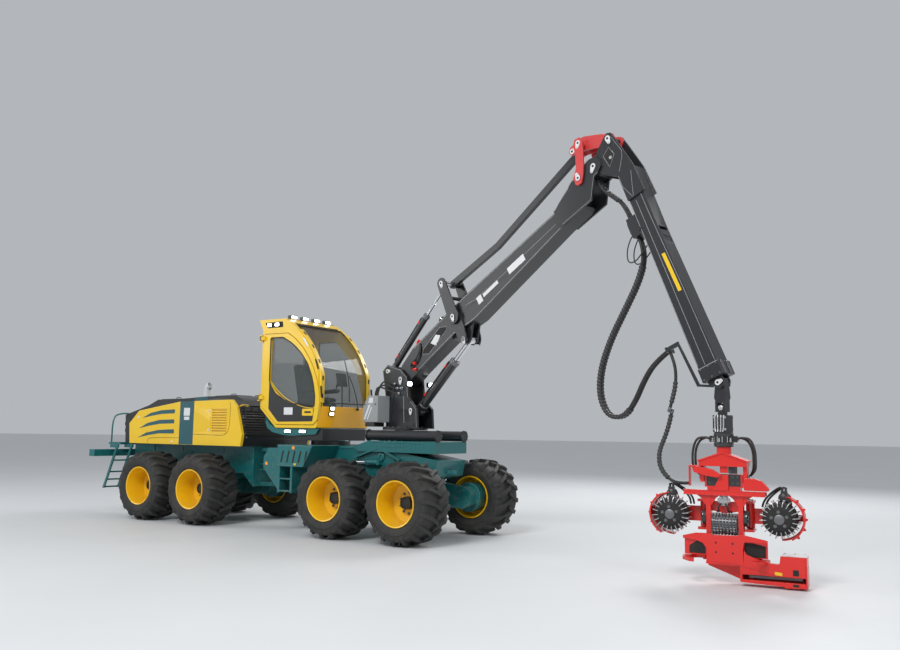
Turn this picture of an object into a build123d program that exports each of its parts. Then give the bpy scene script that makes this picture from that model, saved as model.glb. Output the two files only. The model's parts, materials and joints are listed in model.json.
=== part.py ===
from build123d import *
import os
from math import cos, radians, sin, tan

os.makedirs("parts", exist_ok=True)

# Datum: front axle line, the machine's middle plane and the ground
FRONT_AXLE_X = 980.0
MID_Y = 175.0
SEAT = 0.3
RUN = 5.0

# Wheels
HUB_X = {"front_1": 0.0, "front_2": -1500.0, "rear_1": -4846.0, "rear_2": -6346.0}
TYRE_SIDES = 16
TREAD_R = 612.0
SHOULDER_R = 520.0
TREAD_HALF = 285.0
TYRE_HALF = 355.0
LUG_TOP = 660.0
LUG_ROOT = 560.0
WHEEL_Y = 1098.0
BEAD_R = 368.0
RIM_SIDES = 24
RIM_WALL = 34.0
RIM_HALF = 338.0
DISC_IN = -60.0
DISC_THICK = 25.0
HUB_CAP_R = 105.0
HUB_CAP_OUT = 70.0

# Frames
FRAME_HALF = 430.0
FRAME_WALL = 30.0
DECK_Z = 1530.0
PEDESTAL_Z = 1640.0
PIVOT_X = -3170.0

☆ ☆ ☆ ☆

Take the material above and return all of it exactly.

THE COMPLETED TASK:
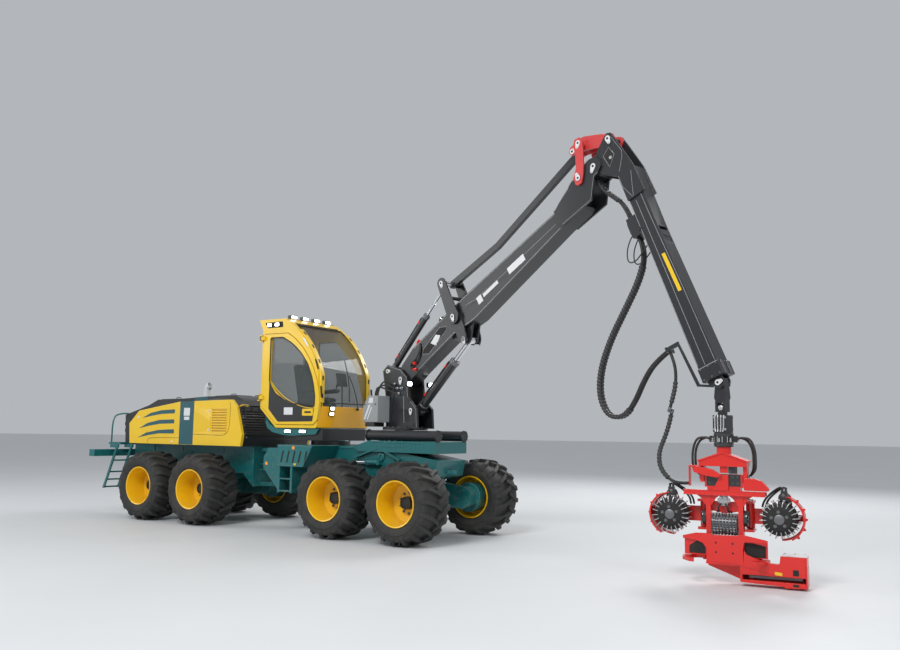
Turn this picture of an object into a build123d program that exports each of its parts. Then give the bpy scene script that makes this picture from that model, saved as model.glb. Output the two files only. The model's parts, materials and joints are listed in model.json.
=== part.py ===
from build123d import *
import os
from math import cos, radians, sin, tan

os.makedirs("parts", exist_ok=True)

# Datum: front axle line, the machine's middle plane and the ground
FRONT_AXLE_X = 980.0
MID_Y = 175.0
SEAT = 0.3
RUN = 5.0

# Wheels
HUB_X = {"front_1": 0.0, "front_2": -1500.0, "rear_1": -4846.0, "rear_2": -6346.0}
TYRE_SIDES = 16
TREAD_R = 612.0
SHOULDER_R = 520.0
TREAD_HALF = 285.0
TYRE_HALF = 355.0
LUG_TOP = 660.0
LUG_ROOT = 560.0
WHEEL_Y = 1098.0
BEAD_R = 368.0
RIM_SIDES = 24
RIM_WALL = 34.0
RIM_HALF = 338.0
DISC_IN = -60.0
DISC_THICK = 25.0
HUB_CAP_R = 105.0
HUB_CAP_OUT = 70.0

# Frames
FRAME_HALF = 430.0
FRAME_WALL = 30.0
DECK_Z = 1530.0
PEDESTAL_Z = 1640.0
PIVOT_X = -3170.0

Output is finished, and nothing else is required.